■ EXTRACTED DATA ■
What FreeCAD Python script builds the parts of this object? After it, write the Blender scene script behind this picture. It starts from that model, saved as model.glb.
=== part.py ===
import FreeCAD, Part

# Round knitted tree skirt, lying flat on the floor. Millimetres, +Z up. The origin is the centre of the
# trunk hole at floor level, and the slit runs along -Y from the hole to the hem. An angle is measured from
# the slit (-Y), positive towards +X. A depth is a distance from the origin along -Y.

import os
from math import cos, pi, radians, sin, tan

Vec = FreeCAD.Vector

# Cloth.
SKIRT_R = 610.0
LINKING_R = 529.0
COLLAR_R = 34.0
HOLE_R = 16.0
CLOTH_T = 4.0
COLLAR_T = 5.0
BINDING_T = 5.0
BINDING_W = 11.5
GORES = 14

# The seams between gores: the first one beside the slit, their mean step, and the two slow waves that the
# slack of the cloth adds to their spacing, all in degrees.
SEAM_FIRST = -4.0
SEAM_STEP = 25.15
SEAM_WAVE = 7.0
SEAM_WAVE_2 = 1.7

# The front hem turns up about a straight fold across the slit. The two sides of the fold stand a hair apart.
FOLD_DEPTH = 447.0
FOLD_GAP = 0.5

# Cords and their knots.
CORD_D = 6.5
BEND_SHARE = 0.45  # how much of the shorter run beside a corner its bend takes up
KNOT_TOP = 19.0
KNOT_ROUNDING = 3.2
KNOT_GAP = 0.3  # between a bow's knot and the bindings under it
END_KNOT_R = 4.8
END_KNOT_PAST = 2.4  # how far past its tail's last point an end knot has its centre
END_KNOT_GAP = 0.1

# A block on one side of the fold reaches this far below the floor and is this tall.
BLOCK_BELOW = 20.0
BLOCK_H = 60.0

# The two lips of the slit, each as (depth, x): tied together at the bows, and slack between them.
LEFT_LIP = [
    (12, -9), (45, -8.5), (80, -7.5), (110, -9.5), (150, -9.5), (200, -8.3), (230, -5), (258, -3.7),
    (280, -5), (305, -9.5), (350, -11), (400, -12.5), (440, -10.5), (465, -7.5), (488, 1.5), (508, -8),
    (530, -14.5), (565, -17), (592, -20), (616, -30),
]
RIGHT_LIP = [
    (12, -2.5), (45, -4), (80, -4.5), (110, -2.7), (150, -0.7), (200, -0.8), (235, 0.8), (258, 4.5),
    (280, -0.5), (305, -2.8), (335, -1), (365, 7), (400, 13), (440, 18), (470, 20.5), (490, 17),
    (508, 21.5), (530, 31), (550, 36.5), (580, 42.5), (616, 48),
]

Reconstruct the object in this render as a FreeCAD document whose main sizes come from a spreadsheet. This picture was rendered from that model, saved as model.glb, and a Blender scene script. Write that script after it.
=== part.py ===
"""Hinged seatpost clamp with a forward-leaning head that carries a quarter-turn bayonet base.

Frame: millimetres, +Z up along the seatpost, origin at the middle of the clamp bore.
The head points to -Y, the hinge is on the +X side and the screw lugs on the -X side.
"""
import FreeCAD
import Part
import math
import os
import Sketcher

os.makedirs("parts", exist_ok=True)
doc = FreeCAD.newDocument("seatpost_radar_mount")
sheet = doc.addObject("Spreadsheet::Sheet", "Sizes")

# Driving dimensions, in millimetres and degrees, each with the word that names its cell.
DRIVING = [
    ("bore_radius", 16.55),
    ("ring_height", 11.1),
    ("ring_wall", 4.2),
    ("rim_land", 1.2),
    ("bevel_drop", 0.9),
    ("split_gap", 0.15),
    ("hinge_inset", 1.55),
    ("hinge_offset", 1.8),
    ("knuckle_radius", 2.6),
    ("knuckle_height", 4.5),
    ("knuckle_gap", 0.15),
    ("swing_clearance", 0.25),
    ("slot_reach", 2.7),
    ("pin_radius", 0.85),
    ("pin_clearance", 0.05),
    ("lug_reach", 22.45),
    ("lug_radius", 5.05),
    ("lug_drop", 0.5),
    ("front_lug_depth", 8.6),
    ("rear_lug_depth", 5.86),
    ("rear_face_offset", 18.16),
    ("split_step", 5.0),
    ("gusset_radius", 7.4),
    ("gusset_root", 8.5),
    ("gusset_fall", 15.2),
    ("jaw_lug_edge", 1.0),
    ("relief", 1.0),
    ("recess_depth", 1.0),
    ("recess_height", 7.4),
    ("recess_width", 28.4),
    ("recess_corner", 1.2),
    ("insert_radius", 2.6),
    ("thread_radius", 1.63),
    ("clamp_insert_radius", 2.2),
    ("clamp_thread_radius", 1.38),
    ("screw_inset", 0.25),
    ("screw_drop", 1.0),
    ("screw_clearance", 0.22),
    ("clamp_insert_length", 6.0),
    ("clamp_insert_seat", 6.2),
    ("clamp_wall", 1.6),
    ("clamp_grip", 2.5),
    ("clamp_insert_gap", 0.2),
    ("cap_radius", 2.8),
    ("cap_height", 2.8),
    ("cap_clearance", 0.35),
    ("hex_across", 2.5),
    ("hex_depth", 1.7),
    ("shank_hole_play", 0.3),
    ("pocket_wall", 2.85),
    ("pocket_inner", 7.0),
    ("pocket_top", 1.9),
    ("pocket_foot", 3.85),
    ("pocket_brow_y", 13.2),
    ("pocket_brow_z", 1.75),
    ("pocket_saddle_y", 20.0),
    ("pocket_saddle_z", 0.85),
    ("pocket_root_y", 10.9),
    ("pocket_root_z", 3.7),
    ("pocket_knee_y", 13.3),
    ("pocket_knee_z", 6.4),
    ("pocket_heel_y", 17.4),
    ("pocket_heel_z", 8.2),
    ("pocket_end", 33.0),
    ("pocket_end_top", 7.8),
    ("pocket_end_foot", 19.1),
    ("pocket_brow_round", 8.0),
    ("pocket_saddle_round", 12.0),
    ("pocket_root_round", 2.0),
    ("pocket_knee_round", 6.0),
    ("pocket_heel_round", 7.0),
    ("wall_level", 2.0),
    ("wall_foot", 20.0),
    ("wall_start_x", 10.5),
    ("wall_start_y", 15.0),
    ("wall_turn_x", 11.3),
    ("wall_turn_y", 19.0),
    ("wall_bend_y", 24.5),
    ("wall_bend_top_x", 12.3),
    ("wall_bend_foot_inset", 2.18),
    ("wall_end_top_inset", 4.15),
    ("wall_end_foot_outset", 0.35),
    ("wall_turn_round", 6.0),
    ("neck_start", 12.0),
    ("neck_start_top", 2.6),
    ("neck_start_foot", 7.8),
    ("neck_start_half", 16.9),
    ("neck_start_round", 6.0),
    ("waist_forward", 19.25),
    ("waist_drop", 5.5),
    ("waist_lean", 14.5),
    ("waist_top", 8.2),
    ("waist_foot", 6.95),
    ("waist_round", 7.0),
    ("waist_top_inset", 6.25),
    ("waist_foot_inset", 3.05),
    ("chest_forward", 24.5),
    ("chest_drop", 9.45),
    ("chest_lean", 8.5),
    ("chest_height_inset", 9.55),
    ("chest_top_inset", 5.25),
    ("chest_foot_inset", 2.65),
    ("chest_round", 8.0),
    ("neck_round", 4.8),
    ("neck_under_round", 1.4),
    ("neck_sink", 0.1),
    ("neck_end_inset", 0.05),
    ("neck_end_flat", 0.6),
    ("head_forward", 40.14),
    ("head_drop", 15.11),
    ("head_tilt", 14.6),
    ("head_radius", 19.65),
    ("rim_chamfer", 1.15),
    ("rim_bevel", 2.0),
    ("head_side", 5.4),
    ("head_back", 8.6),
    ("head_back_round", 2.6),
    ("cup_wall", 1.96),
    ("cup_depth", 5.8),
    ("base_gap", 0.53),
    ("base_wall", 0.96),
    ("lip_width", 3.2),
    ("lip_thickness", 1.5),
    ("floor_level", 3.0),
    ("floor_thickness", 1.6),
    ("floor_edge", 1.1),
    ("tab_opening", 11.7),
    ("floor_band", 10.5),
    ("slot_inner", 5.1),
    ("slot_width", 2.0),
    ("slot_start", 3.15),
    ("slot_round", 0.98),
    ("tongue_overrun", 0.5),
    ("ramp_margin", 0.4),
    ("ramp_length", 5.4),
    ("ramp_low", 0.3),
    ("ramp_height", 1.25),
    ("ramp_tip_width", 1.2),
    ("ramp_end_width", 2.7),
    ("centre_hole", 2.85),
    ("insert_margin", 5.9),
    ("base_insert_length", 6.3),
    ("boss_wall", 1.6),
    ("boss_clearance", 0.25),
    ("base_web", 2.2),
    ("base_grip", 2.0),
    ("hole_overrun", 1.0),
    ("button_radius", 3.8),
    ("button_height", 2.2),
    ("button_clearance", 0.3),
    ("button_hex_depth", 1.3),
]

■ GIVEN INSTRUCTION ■
Which lines include the word "this"? Copy every one of them.

■ FULL ANSWER ■
What FreeCAD Python script builds the parts of this object? After it, write the Blender scene script behind this picture. It starts from that model, saved as model.glb.
# A block on one side of the fold reaches this far below the floor and is this tall.
Reconstruct the object in this render as a FreeCAD document whose main sizes come from a spreadsheet. This picture was rendered from that model, saved as model.glb, and a Blender scene script. Write that script after it.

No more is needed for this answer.